Exclusive. Another post-apocalyptic. That cinematography looks nice. Wait what. Pixel characters. Wow. The Last Night. Yeah, is definitely play that. Very cyberpunk. 
Exclusive. Ok. I like quirky designs like this. Johnson Vendetti. Nice guitar lol. What the fuck is this. Lol. The Artful Escape. (Coming when it's damn ready.) Alright cool. 
Code Vein. Sick. Don't know what it is but it's anime as fuck. Bandai Namco. Oh ok. 

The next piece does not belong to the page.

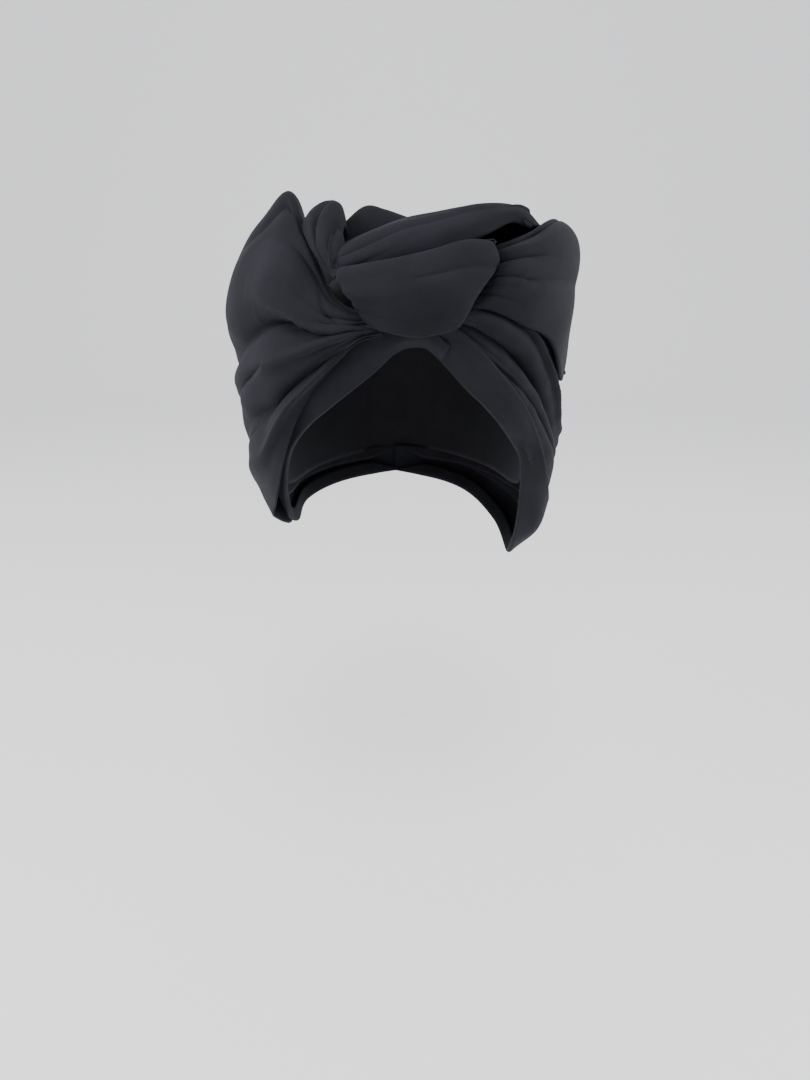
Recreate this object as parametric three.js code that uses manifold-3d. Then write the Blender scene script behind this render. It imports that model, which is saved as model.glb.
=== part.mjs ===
// A turban headwrap: a close cap, two side panels gathered into a knot over the brow, hem bands round
// the face, and the loops that stand up from the knot. Millimetres, +Z up, the face towards -Y.
// The origin is where the top of the wearer's head touches the inside of the crown.
// Left and right are as seen from the front: left is -X.
import * as THREE from "three";
import Module from "manifold-3d";

const wasm = await Module();
wasm.setup();

const CLOTH = 1.6; // wall of the draped cloth
const HEM = 2.4; // wall of a hem band, which is folded double
const GAP = 0.4; // clearance kept between neighbouring pieces
const BLACK = 0x1b1b20;

// The head that the wrap is made for, and the inside of the cap: an egg, widest at its middle height.
const HEAD = { halfWidth: 78, halfDepth: 98, crownHeight: 115, taper: 0.00003 };

const DEGREE = Math.PI / 180;

// ---- Curves through tables ------------------------------------------------------------------

// The value at x of the smooth curve through the points (xs[i], ys[i]).
function smooth(xs, ys, x) {
  const last = xs.length - 1;
  const slope = (i) => {
    const a = Math.max(i - 1, 0);
    const b = Math.min(i + 1, last);
    return (ys[b] - ys[a]) / (xs[b] - xs[a]);
  };
  let i = 0;
  while (i < last - 1 && x > xs[i + 1]) i += 1;
  const span = xs[i + 1] - xs[i];
  const t = THREE.MathUtils.clamp((x - xs[i]) / span, 0, 1);
  const t2 = t * t;
  const t3 = t2 * t;
  return (
    (2 * t3 - 3 * t2 + 1) * ys[i] +
    (t3 - 2 * t2 + t) * span * slope(i) +
    (3 * t2 - 2 * t3) * ys[i + 1] +
    (t3 - t2) * span * slope(i + 1)
  );
}

// The point at (u, v) of the surface through a table. Each row is a section, and columnAt says where
// each of its columns falls, from 0 at the first edge of the sheet to 1 at the other.
function throughTable(rows, rowAt, columnAt) {
  return (u, v) =>
    rows[0][0].map((_, k) => {
      const across = columnAt.map((_place, j) => smooth(rowAt, rows.map((row) => row[j][k]), u));
      return smooth(columnAt, across, v);
    });
}

const evenly = (count) => Array.from({ length: count }, (_, i) => i / (count - 1));

// ---- Folds --------------------------------------------------------------------------------------

// How far the folds push the cloth out at (u, v). A ridge (depth over 0) is round and a crease
// (depth under 0) is sharp. Near, middle and far say where a fold lies across the sheet at its start,
// half way along it and at its end.
function foldHeight(folds, u, v) {
  let height = 0;
  for (const [start, end, near, middle, far, width, depth] of folds) {
    const along = (u - start) / (end - start);
    if (along <= 0 || along >= 1) continue;
    const off = Math.abs(v - smooth([0, 0.5, 1], [near, middle, far], along)) / width;
    const shape = depth > 0 ? Math.exp(-off * off) : Math.exp(-1.6 * off);
    height += depth * shape * Math.sin(Math.PI * Math.sqrt(along));
  }
  return height;
}

// The outward normal of a surface, from its slopes along u and v.
function normalAt(surface, u, v) {
  const step = 1e-3;
  const at = (a, b) => surface(THREE.MathUtils.clamp(a, 0, 1), THREE.MathUtils.clamp(b, 0, 1));
  const du = at(u + step, v).sub(at(u - step, v));
  const dv = at(u, v + step).sub(at(u, v - step));
  return du.cross(dv).normalize();
}

function withFolds(surface, side, folds) {
  return (u, v) => {
    const out = normalAt(surface, u, v).multiplyScalar(side);
    return surface(u, v).addScaledVector(out, foldHeight(folds, u, v));
  };
}

// ---- The two kinds of sheet -----------------------------------------------------------------------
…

Sea of Thieves. Exclusive. Shared world. Yeah, but I like single player games. I'm not into the pirate scene either. Looks fun though. 
Exclusive. Oohh. Space. Tacoma. 
Exclusive. What. Fox thing. What. FEED ME SEYMOUR. *Exhausted sigh* I don't know anymore. Fart joke from an onion. Fantastic. I'm sure kids will enjoy this. Super Lucky's Tale.

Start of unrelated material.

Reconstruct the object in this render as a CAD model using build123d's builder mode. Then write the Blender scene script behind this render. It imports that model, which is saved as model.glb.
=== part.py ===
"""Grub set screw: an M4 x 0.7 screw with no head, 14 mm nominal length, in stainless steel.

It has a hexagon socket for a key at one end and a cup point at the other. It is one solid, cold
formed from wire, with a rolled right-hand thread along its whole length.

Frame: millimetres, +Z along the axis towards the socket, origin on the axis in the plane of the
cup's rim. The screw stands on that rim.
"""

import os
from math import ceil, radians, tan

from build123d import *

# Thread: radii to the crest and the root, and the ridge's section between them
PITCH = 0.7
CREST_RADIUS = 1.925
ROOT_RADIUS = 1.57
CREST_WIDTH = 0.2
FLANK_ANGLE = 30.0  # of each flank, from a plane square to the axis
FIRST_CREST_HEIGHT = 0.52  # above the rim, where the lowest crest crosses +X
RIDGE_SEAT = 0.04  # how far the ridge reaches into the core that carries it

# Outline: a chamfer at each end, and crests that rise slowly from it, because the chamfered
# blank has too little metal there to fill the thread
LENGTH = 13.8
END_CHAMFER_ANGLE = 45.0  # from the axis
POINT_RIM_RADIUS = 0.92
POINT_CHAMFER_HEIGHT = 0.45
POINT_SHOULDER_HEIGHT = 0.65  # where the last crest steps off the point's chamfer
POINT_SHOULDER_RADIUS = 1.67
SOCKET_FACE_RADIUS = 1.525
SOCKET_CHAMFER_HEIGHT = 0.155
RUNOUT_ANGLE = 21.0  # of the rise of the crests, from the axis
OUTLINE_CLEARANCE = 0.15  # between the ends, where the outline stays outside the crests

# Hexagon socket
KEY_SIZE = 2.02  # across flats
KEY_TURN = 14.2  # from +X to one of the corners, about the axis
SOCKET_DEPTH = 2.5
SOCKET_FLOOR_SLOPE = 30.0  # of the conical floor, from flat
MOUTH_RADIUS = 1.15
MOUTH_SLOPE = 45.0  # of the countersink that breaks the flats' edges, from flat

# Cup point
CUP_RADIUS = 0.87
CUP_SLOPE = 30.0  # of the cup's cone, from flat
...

Exclusive. Oh my God is this Cuphead? YES FINALLY. GIMME THIS SHIT. SEPTEMBER 29. FINALLY. I LIVE FOR THIS. 
Exclusive. TERRY CREWS? BEST THING EVER. Is this Crackdown? I liked the other ones so this is good. Crackdown 3. Good. 

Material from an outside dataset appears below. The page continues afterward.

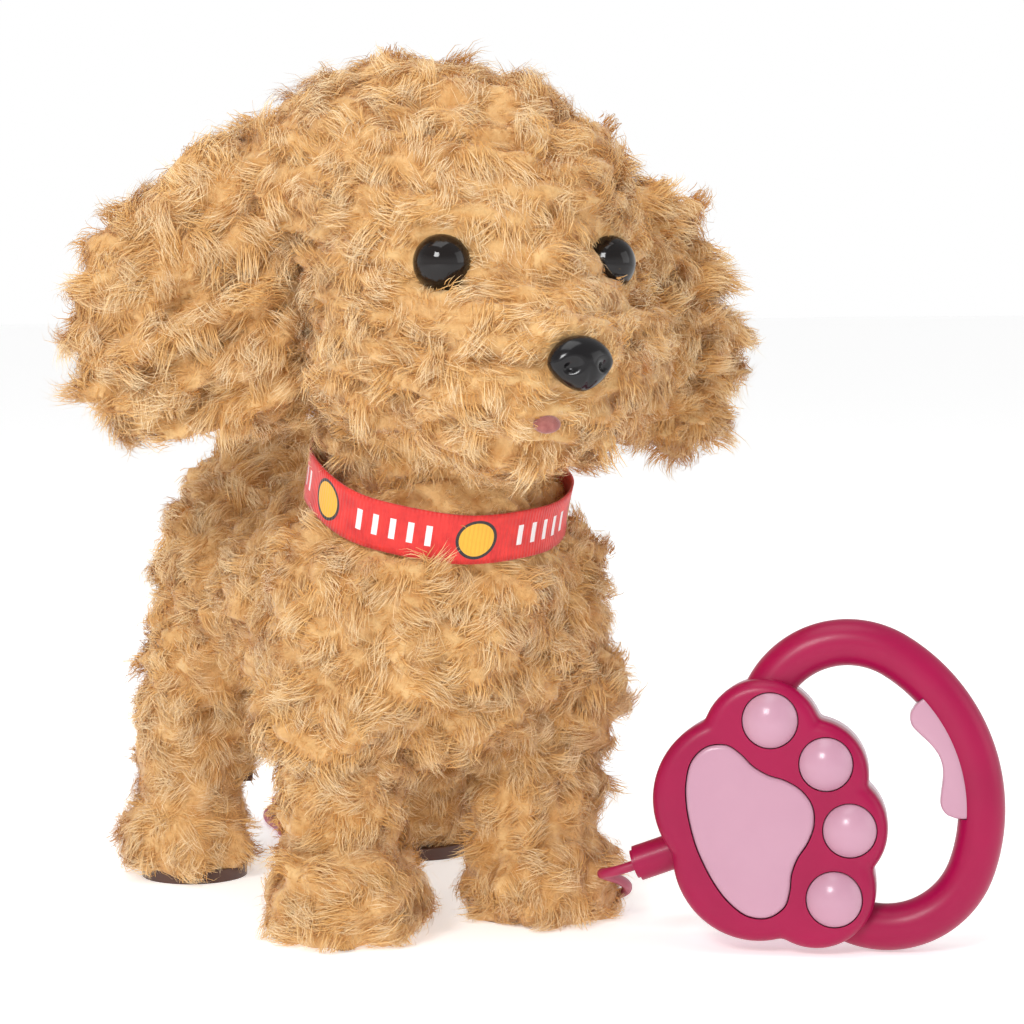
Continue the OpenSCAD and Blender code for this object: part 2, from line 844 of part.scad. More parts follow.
module remote_board() {
    color("darkgreen") in_remote() difference() {
        translate([0, 0, remote_board_w[0]])
            linear_extrude(remote_board_w[1] - remote_board_w[0]) difference() {
            paw_outline(-3.5);
            for (s = remote_screw_spots) translate(s) circle(r = 3.2);
        }
        ring_arcs(180) circle(r = ring_r + 0.6);
        rotate([0, -90, 0]) cylinder(r = gland_r + 0.6, h = 40);
    }
}

// Rubber mat with a dome under every button
module switch_mat() {
    color("lightgray") in_remote() difference() {
        union() {
            translate([0, 0, remote_board_w[1]])
                linear_extrude(mat_top - remote_board_w[1]) paw_outline(-4);
            for (t = toes)
                translate([t[0], t[1], mat_top]) cylinder(r1 = 4, r2 = 2.5, h = dome_h);
            for (v = [-12, 0, 12])
                translate([-3, v, mat_top]) cylinder(r1 = 4, r2 = 2.5, h = dome_h);
        }
        for (s = remote_screw_spots) translate([s[0], s[1], 0]) cylinder(r = 3.4, h = 10);
        ring_arcs(180) circle(r = ring_r + 0.6);
        rotate([0, -90, 0]) cylinder(r = gland_r + 0.6, h = 40);
    }
}

module remote_gland() {
    color("mediumvioletred") in_remote() rotate([0, -90, 0]) difference() {
        union() {
            translate([0, 0, 19]) cylinder(r = gland_r, h = -gland_end - 19 - 1);
            translate([0, 0, 19]) cylinder(r = gland_r - 1, h = -gland_end - 19);
        }
        cylinder(r = cord_r + fit, h = 60);
    }
}

module remote_screws() {
    color("silver") in_remote() for (s = remote_screw_spots) {
        translate([s[0], s[1], -9]) cylinder(r = remote_screw_r, h = 15);
        translate([s[0], s[1], -10.4]) cylinder(r = 2, h = 1.4);
    }
}

// Flanged button with a slightly domed top
module pad_button() {
    color("thistle") in_remote() {
        translate([0, 0, flange_w[0]]) linear_extrude(flange_w[1] - flange_w[0])
            pad_outline(button_flange);
        translate([0, 0, flange_w[1]]) linear_extrude(front_depth + 1 - flange_w[1])
            pad_outline(0);
        translate([0, 0, front_depth + 1]) linear_extrude(0.8) pad_outline(-1);
    }
}

module toe_button(t) {
    rise = toe_rise;
    dome_r = (t[2] * t[2] + rise * rise) / (2 * rise);
    color("thistle") in_remote() translate([t[0], t[1], 0]) {
        translate([0, 0, flange_w[0]]) cylinder(r = t[2] + button_flange, h = flange_w[1] - flange_w[0]);
        translate([0, 0, flange_w[1]]) cylinder(r = t[2], h = front_depth - flange_w[1]);
        intersection() {
            translate([0, 0, front_depth + rise - dome_r]) sphere(r = dome_r);
            translate([0, 0, front_depth]) cylinder(r = t[2] + 1, h = 10);
        }
    }
}

module toe_button_1() {
    toe_button(toes[0]);
}

module toe_button_2() {
    toe_button(toes[1]);
}

module toe_button_3() {
    toe_button(toes[2]);
}

module toe_button_4() {
    toe_button(toes[3]);
}

// Finger trigger with a shallow groove, sliding into the handle
module trigger() {
    color("thistle") in_remote() translate([ring_u + ring_side_c, 0, -trigger_half_w])
        linear_extrude(2 * trigger_half_w) difference() {
            ring_sector(trigger_r[0] - 1.6, trigger_r[1], trigger_span);
            translate([-8, 0]) circle(r = trigger_r[0] + 10);
        }
}

// ---------- cord ----------

// Unit direction of the route at point i
function heading(path, i) =
    let (a = path[max(i - 1, 0)], b = path[min(i + 1, len(path) - 1)]) (b - a) / norm(b - a);

// Ring of points round point i of the route
function cord_ring(path, i, across) =
    let (
        d = heading(path, i),
        side = cross(d, across),
        s = side / norm(side),
        t = cross(s, d)
    )
    [for (k = [0 : cord_sides - 1])
        path[i] + cord_r * (cos(k * 360 / cord_sides) * s + sin(k * 360 / cord_sides) * t)];

module cord_tube(path, across) {
    n = len(path);
    m = cord_sides;
    rings = [for (i = [0 : n - 1]) each cord_ring(path, i, across)];
    walls = [for (i = [0 : n - 2]) for (k = [0 : m - 1])
        [i * m + k, i * m + (k + 1) % m, (i + 1) * m + (k + 1) % m, (i + 1) * m + k]];
    start_cap = [[for (k = [0 : m - 1]) m - 1 - k]];
    end_cap = [[for (k = [0 : m - 1]) (n - 1) * m + k]];
    polyhedron(points = rings, faces = concat(walls, start_cap, end_cap));
}

module cord_remote_run() {
    color("mediumvioletred") in_frame() cord_tube(remote_run, [0, 0, 1]);
}

module cord_body_run() {
    color("mediumvioletred") in_frame() cord_tube(body_run, [1, 0, 0]);
}

// Outer shape of the neat coil: its rows and columns of turns
module cord_coil() {
    wide = coil_cols * cord_d;
    tall = coil_rows * cord_d;
    color("mediumvioletred") in_frame() translate(coil_c) rotate_extrude()
        translate([coil_d / 2 - wide / 2, 0]) square([wide, tall]);
}

// Twist tie round the bundle
module cord_tie() {
    wide = coil_cols * cord_d + 0.4;
    tall = coil_rows * cord_d + 0.4;
    color("white") in_frame() translate([coil_c[0], coil_c[1] + coil_d / 2, 0])
        rotate([0, 90, 0]) translate([0, 0, -1.5]) linear_extrude(3) difference() {
            translate([-tall - 0.8, -wide / 2 - 0.8]) square([tall + 0.8, wide + 1.6]);
            translate([-tall, -wide / 2]) square([tall + 1, wide]);
        }
}

// ---------- sub-parts by side ----------

module leg_frame_front_left() {
    leg_frame(1, front_hip_y, front_foot_x);
}

module leg_frame_front_right() {
    leg_frame(-1, front_hip_y, front_foot_x);
}

module leg_frame_rear_left() {
    leg_frame(1, rear_hip_y, rear_foot_x);
}

module leg_frame_rear_right() {
    leg_frame(-1, rear_hip_y, rear_foot_x);
}

module leg_fur_front_left() {
    leg_fur(1, front_hip_y, front_foot_x);
}

module leg_fur_front_right() {
    leg_fur(-1, front_hip_y, front_foot_x);
}

module leg_fur_rear_left() {
    leg_fur(1, rear_hip_y, rear_foot_x);
}

module leg_fur_rear_right() {
    leg_fur(-1, rear_hip_y, rear_foot_x);
}

module link_rod_left() {
    link_rod(1);
}

module link_rod_right() {
    link_rod(-1);
}

module ear_left() {
    ear(1);
}

module ear_right() {
    ear(-1);
}

module eye_left() {
    eye(1);
}

module eye_right() {
    eye(-1);
}

case_left();
case_right();
case_screws();
motor();
speaker();
main_board();
front_hip_axle();
rear_hip_axle();
idler_axle();
neck_post();
neck_axle();
torso_fur();
collar();
body_gland();
motor_pinion();
idler_gear();
crank_gear();
leg_frame_front_left();
leg_frame_front_right();
leg_frame_rear_left();
leg_frame_rear_right();
leg_fur_front_left();
leg_fur_front_right();
leg_fur_rear_left();
leg_fur_rear_right();
link_rod_left();
link_rod_right();
tail_lever();
tail_fur();
skull_front();
skull_back();
head_fur();
ear_left();
ear_right();
eye_left();
eye_right();
eye_washers();
nose();
tongue();
paw_front_cover();
paw_back_cover();
ring_front_half();
ring_back_half();
remote_board();
switch_mat();
battery_cells();
battery_contacts();
remote_gland();
remote_screws();
battery_door();
pad_button();
toe_button_1();
toe_button_2();
toe_button_3();
toe_button_4();
trigger();
cord_remote_run();
cord_coil();
cord_body_run();
cord_tie();
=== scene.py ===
"""Curly walking plush dog with a wired paw-shaped remote, drawn around its CAD frame."""

import math

import bmesh
import bpy
import numpy as np
from mathutils import Matrix, Vector, kdtree


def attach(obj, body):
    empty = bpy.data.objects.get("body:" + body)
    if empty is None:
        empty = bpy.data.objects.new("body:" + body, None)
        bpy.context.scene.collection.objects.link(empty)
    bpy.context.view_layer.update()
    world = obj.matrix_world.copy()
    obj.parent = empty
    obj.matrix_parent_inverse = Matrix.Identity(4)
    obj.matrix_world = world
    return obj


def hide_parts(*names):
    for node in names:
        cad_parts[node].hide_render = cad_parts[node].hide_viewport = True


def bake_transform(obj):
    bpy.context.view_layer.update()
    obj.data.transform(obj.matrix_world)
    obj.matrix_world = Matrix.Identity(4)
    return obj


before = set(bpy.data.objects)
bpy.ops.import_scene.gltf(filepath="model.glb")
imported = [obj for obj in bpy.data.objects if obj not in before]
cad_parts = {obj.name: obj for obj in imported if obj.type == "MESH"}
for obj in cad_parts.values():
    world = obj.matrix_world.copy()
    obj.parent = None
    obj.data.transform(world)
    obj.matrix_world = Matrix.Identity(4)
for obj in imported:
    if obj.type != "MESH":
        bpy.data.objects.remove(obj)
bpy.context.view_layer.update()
rng = np.random.default_rng(20260)

MM = 0.001
# The dog's own origin, between its feet, in the row frame
DOG = np.array([-6.0, 24.0, 0.0])
LEFT, RIGHT = 1, -1


# ---------------------------------------------------------------- helpers

def to_frame(points):
    """Points in the dog's millimetres as metres in the row frame."""
    return (np.asarray(points, float) + DOG) * MM


def new_object(name, verts, faces, material=None):
    """A smooth-shaded mesh object from metres, with one material."""
    mesh = bpy.data.meshes.new(name)
    mesh.from_pydata([tuple(v) for v in verts], [], [tuple(f) for f in faces])
    mesh.validate()
    return shown(mesh, material)


def shown(mesh, material):
    """A smooth-shaded object in the scene, named after its mesh."""
    mesh.polygons.foreach_set("use_smooth", [True] * len(mesh.polygons))
    obj = bpy.data.objects.new(mesh.name, mesh)
    bpy.context.scene.collection.objects.link(obj)
    if material:
        mesh.materials.append(material)
    return obj


def from_bmesh(name, bm, material=None):
    """An object made of a bmesh, which is freed."""
    mesh = bpy.data.meshes.new(name)
    bm.to_mesh(mesh)
    bm.free()
    return shown(mesh, material)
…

ID@Xbox Game Montage Time. Let's see what looks good in about 10 seconds of footage​. Unruly Heroes. Observer. Hello Neighbor, of course. Shift. Eh, not much.  
Next few games. 
Exclusive. Stylistic. Oooh. Wow, these characters have no faces. Light and Darkness themes. This looks really nice. Ashen. 
SQUARE ENIX WORLD PREMIERE. THEY OWN MY ASS ALREADY. WHATCHU GOT, SQUARE? OH SHIT LIFE IS STRANGE 2. FUCK YES FINALLY OMG. GIMME THIS SHIT. WHATS GONNA HAPPEN NOW? BIG APPLAUSE FROM ME. IM IN. IM SOLD. WHAT? BEFORE THE STORM. 3 EPISODES? ONLY 3? FIRST ONE COMES OUT ON AUGUST 31. THAT'S SO SOON. YAAAS SQUARE. GIMME THIS SHIT. 
Middle Earth: Shadow of War. Alright. I don't know what other Middle Earth game I played. I think it was Shadow of Mordor. I loved it. Oh God. So much for being an optimist. Yeah I'd play this. By the way, the acting and facial capture is amazing. Brûz is funny as hell. 
Exclusive. AW SHIT. PIANO GUY. WHAT IS THAT CUTE LEMUR THING? That's a frog... and a giant spider. Nice owl. Ohhh noooooooo. Great music. Ori and the Will-o-the-Wisps. I love it. 
Hey, Sony. Where's your backwards compatibility?! YOU HAVE A GREAT LIBRARY BUT COME ON. I SHOULDN'T HAVE TO SUBSCRIBE TO ANOTHER SERVICE FOR BACKWARDS COMPATIBILITY. 
Your last presenter is from EA? Really? New IP. OH. BIOWARE. Anthem. Oh wow. This looks really nice. This looks pretty crazy. So is this basically BioWare's answer to Destiny? But will this have a good story? Lol they think players talk to each other like this. I'd play this. But I'll probably do it single player. 
Right now, I don’t really have an incentive to upgrade to a 4K-ready console like the Xbox One X or the PS4 Pro. Some of the games showcased at Microsoft’s Briefing looks nice. I’d probably borrow my brother’s Xbox to play exclusives like Ori and Cuphead.